**Prompt:** What is the number of lines holding the word "saved"? Write that number and nothing else.

# START OF Rows

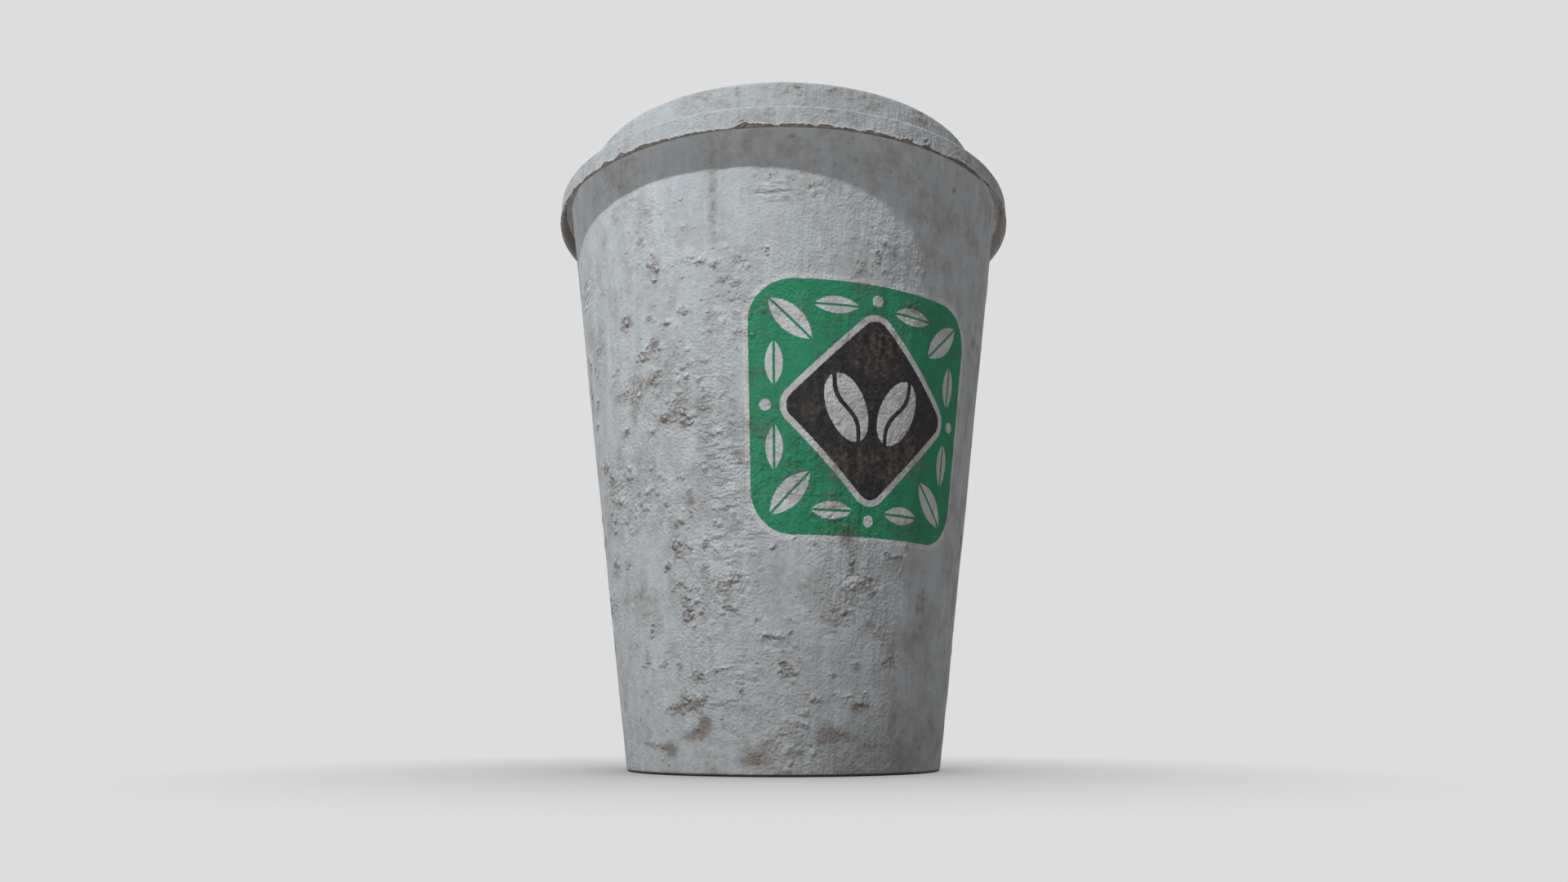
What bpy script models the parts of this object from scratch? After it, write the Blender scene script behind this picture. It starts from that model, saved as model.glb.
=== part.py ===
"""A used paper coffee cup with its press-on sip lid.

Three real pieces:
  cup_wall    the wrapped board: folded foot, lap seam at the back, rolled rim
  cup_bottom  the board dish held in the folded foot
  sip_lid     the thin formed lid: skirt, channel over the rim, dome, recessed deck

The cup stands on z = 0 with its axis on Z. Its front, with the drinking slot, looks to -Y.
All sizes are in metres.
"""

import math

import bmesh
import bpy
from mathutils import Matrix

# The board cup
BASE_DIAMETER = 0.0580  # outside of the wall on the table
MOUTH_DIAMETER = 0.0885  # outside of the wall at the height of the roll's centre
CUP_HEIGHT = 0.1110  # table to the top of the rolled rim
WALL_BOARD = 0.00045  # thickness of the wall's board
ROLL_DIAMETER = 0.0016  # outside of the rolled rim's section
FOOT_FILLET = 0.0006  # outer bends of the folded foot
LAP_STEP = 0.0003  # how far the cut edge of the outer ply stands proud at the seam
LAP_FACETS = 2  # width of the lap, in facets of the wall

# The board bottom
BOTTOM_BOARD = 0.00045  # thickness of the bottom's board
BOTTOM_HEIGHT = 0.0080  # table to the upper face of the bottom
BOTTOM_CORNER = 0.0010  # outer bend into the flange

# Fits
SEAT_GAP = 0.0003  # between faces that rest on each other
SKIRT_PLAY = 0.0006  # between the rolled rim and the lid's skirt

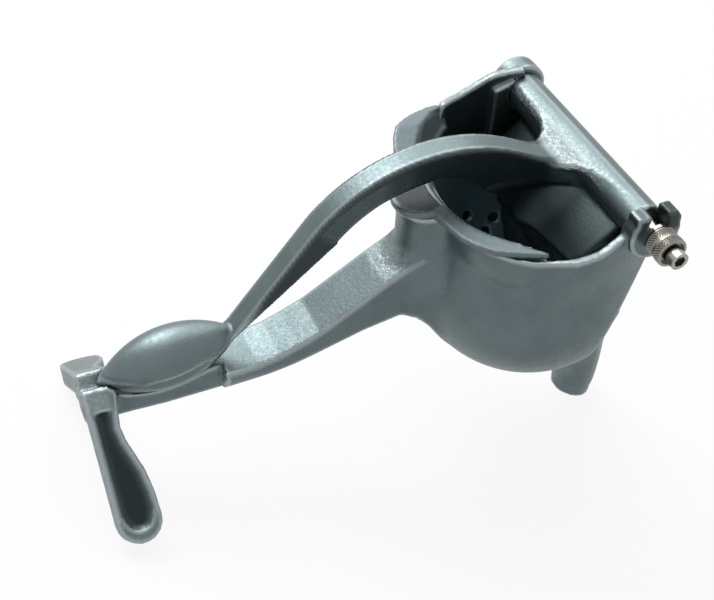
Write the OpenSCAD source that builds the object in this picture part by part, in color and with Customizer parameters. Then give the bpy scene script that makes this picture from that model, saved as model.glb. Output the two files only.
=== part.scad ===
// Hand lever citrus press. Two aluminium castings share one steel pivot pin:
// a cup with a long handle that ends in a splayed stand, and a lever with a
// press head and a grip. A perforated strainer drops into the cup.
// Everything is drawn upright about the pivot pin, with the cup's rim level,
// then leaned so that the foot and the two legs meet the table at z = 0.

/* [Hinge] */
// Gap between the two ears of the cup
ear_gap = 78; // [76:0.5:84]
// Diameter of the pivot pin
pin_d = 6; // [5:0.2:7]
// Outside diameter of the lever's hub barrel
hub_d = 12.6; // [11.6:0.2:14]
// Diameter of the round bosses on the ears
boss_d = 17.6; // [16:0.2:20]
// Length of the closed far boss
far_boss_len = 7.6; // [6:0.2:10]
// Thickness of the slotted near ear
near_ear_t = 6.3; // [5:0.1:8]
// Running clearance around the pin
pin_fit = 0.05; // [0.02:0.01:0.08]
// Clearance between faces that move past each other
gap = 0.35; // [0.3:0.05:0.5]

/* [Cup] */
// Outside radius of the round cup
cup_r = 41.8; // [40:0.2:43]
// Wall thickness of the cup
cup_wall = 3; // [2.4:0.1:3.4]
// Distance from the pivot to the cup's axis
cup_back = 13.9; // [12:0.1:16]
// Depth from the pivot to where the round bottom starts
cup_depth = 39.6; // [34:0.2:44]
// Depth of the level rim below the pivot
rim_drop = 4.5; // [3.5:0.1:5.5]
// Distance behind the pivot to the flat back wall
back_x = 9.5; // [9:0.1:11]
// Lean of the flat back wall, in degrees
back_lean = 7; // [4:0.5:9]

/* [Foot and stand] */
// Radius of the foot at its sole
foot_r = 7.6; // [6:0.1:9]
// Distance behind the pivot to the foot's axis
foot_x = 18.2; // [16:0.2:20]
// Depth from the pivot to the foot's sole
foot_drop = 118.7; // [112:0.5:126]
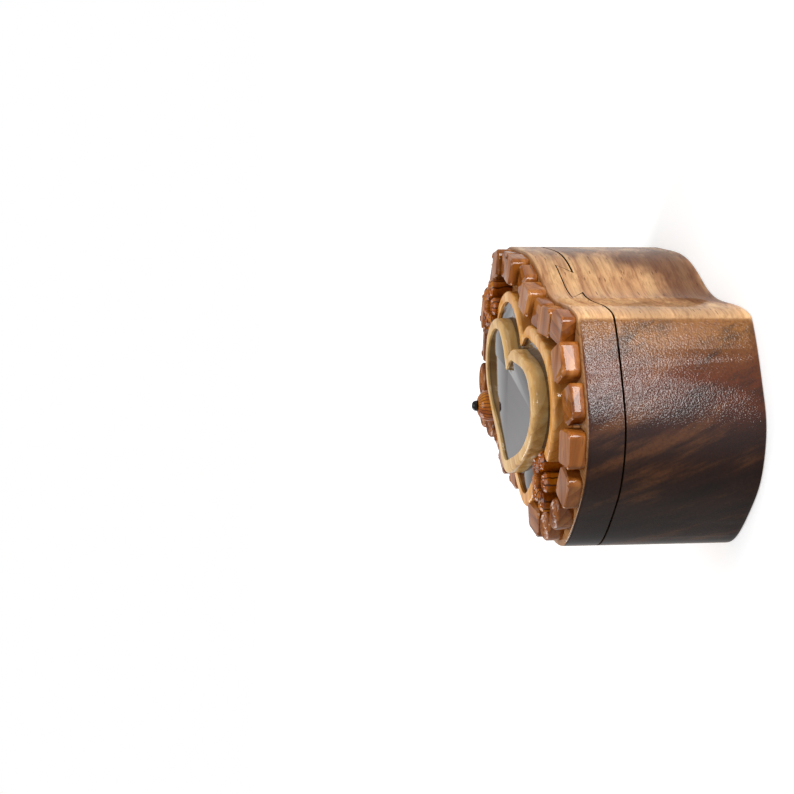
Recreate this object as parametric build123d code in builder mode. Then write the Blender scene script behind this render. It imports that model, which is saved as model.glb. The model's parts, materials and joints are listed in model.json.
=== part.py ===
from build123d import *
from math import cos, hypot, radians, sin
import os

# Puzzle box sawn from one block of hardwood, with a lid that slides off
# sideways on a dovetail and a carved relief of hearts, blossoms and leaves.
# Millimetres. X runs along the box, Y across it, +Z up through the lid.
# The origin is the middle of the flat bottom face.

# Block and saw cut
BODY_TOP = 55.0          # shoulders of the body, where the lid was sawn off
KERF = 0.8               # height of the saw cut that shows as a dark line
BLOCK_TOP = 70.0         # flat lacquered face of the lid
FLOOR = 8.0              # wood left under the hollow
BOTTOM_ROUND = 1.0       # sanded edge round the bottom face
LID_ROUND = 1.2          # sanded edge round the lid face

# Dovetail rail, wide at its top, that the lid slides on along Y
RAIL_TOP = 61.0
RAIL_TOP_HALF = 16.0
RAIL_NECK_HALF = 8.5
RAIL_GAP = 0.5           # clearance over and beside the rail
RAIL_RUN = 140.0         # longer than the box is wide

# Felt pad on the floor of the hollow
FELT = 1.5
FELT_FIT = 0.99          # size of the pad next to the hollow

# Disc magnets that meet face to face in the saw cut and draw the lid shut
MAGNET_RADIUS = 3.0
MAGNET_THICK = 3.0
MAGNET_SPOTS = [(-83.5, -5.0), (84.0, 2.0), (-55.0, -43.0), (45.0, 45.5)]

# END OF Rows

**Answer to this problem:** 3